Plaintiffs’ expert Dr. Compeau was also allowed to opine on consumer behavior, specifically: (i) a review of the extant literature demonstrates that consumers are affected and influenced by reference prices; (ii) defendants utilize reference prices extensively; (iii) because the Outlet Builds are never sold anywhere but the outlet stores and never at the reference price, the reference prices were false and suggest savings to the consumer; and (iv) the reference prices deceived consumers into buying Outlet Builds that they otherwise would not have bought.  However, he was not allowed to opine on a defendant’s corporate intent, or on legal conclusions/matters outside the scope of his expertise, though he could opine on whether practices might mislead consumers.

Columbia argued that their reference prices were valid under section 17501 of the FAL, which reads: “No price shall be advertised as a former price of any advertised thing, unless the alleged former price was the prevailing market price as above defined....” A 1957 Attorney General Opinion stated that the “phrase ‘prevailing market price’ means the predominating price that may be obtained for merchandise similar to the article in question on the open market and within the community where the article is sold.” But California’s false advertising laws were not so narrow.  Even if the reference prices satisfied the definition of “former price,” there could still be deception: the evidence would let a jury conclude that consumers could not distinguish based on the price tags between garments which were Outlet Builds that were never sold for the advertised reference price and Inline styles sold at the outlets which were at some point sold for the advertised reference price.

With respect to five items plaintiffs bought after the original complaint was filed, defendants got summary judgment, because plaintiffs couldn’t have relied on the idea that they were getting discounted original store merchandise. But there were triable fact issues on the other items they purchased.

Plaintiffs sought monetary relief.  Columbia argued that the only possible measure of monetary relief here was the difference between the actual value of the garments and the price paid, but that isn’t the only measure of restitution.  Relevant principles: restitution can’t be ordered just to deter; any proposed method for calculating restitution has to account for the benefits a plaintiff received; and the amount must represent a measurable loss supported by the evidence.

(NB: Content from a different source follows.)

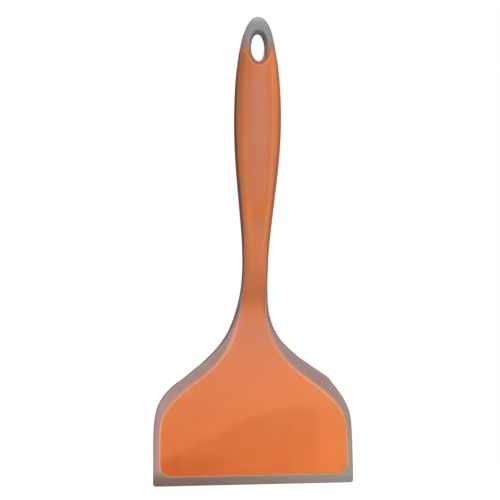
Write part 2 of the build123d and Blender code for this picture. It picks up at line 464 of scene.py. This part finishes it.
def close_mesh(bm, name):
    """Joins the grids into one closed, smooth mesh and puts it in the scene."""
    bmesh.ops.remove_doubles(bm, verts=bm.verts, dist=JOIN_WITHIN)
    bmesh.ops.dissolve_degenerate(bm, edges=bm.edges, dist=TOO_SHORT)
    bmesh.ops.recalc_face_normals(bm, faces=bm.faces)
    for f in bm.faces:
        f.smooth = True
    return link_mesh(bm, name)


def skin_mesh():
    shell = Shell(False)
    bm = bmesh.new()
    rings = np.array([ring_at(shell, z) for z in heights(0.0, LIP_CORNER_R, SKIN_SPLIT)])
    sheet = sheet_round_hole(shell, SKIN_SPLIT, LENGTH, 0.0, MOUTH_SKIN)
    add_grid(bm, leaned(rings, skin_lean), True)
    add_grid(bm, leaned(sheet, skin_lean), False)
    return close_mesh(bm, "translucent_skin")


def core_mesh():
    shell = Shell(True)
    bm = bmesh.new()
    rings = np.array([ring_at(shell, z) for z in heights(PLATE_BOTTOM, PLATE_CORNER_R, CORE_SPLIT)])
    sheet = leaned(sheet_round_hole(shell, CORE_SPLIT, HORN_TOP, HOLE_RING, MOUTH_CORE), core_lean)
    add_grid(bm, leaned(rings, core_lean), True)
    add_grid(bm, sheet, False)
    add_grid(bm, horn_cap(sheet[:, 0][:-1], -1), True)
    add_grid(bm, horn_cap(sheet[:, -1][:-1], 1), True)
    return close_mesh(bm, "orange_core")


skin = skin_mesh()
core = core_mesh()
for piece, node, slot in ((skin, "silicone_overmould", "clear_silicone"), (core, "core", "core_nylon")):
    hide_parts(node)
    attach(piece, "root")


# Attributes, which the materials read from the vertices. Lengths are in millimetres.

PLATE_TRACE = (16, 161, 1.5)  # from height, to height and step, where the plate's side is traced
CORNER_TRACE = 14  # points on the plate's bottom corner
PLATE_RULES_TO = 150.0  # below here a point is beyond the core when it is outside the plate's outline
FORK_RULES_FROM = 200.0  # and above here when it is outside the fork's
FORK_TOP = HORN_TOP + 0.4
THICK_SKIN = 2.7  # the tip's skin looks like rim only where it is thicker than this

NECK_CLOSES = (118, 150)  # the clear rim fades away between these heights
TIP_OPENS = (272, 286)  # and comes back between these
BORDER_INSET = 0.2  # the border's middle lies this far inside the core's outline
BORDER_HALF = [  # half the border's width
    (0, 0.4), (44, 0.4), (60, 1.3), (104, 1.1), (120, 0.5), (282, 0.5), (290, 0.6), (297, 0.8), (300, 1.1),
]
BORDER_RANGE = 6  # the attribute stops here on both sides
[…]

Plaintiffs argued that three different methods could work: (1) full refund, (2) promised discount, and (3) disgorgement of profits.  The first wouldn’t work, even though plaintiffs alleged that they wouldn’t have bought the garments without the supposed discount; under California law, a full refund may be available as a means for restitution only when “plaintiffs prove the product had no value to them.” (E.g., Trump University programs.  Makaeff v. Trump Univ., 309 F.R.D. 631 (S.D. Cal. Sept. 18, 2015).) But these plaintiffs “undeniably obtained some value from the garments they purchased”; they considered the color, fit and function of the garments before they bought.

Turning to “promised discount,” plaintiffs argued that you could start with the reference price, the outlet price, and an actual purchase price, and calculate the percentage of the promised discount between reference and outlet price, then apply that percentage to the actual purchase price, giving the benefit promised by Columbia. Courts have split on this theory of damages; the court agreed with the other court that rejected this model.  This discount model “seeks to award Plaintiff the bargain she expected to receive without any focus on the amount of money she lost in the process.”  Usually, plaintiffs allege some sort of price premium enabled by the misrepresentation, which could be calculated.  A proper measure of restitution could be the difference between the price plaintiffs actually paid and the price a reasonable consumer would have paid absent the reference price, but the promised discount model here didn’t purport to measure that difference.  Instead, the model assumed that plaintiffs would have purchased such products only if the “promised discount” were applied to the actual purchase price. This is the equivalent of “awarding plaintiffs expectation damages, without accounting for the amount of money plaintiffs actually lost in the process,” and that’s not what restitution does.

Disgorgement: “Restitutionary disgorgement,” which focuses on the plaintiff’s loss, is allowed under California law, but not “nonrestitutionary disgorgement,” which focuses on the defendant’s unjust enrichment.  Again, plaintiffs’ model for disgorgement focused on Columbia’s gain without accounting for benefits plaintiffs gained.

The court did, however, certify a Rule 23(b)(2) class, though it rejected a damages class. Columbia’s main argument on commonality centered on its expert’s survey. Its expert opined that (i) consumers were driven, in large part, by the garment’s attributes rather than price; (ii) only a few consumers rated the perceived discount as a very important factor; (iii) many consumers would have still purchased the item knowing that the reference price only concerned a price at which a similar item sold; and (iv) there was no uniform understanding of what the reference prices represented.  This wasn’t enough to rebut the presumption of reliance and materiality at this stage of the case.  Plaintiffs’ rebuttal expert, Dr. Poret, identified flaws in the coding that arguably supported plaintiffs’ theory that many people were deceived and considered the amount of savings they received significant.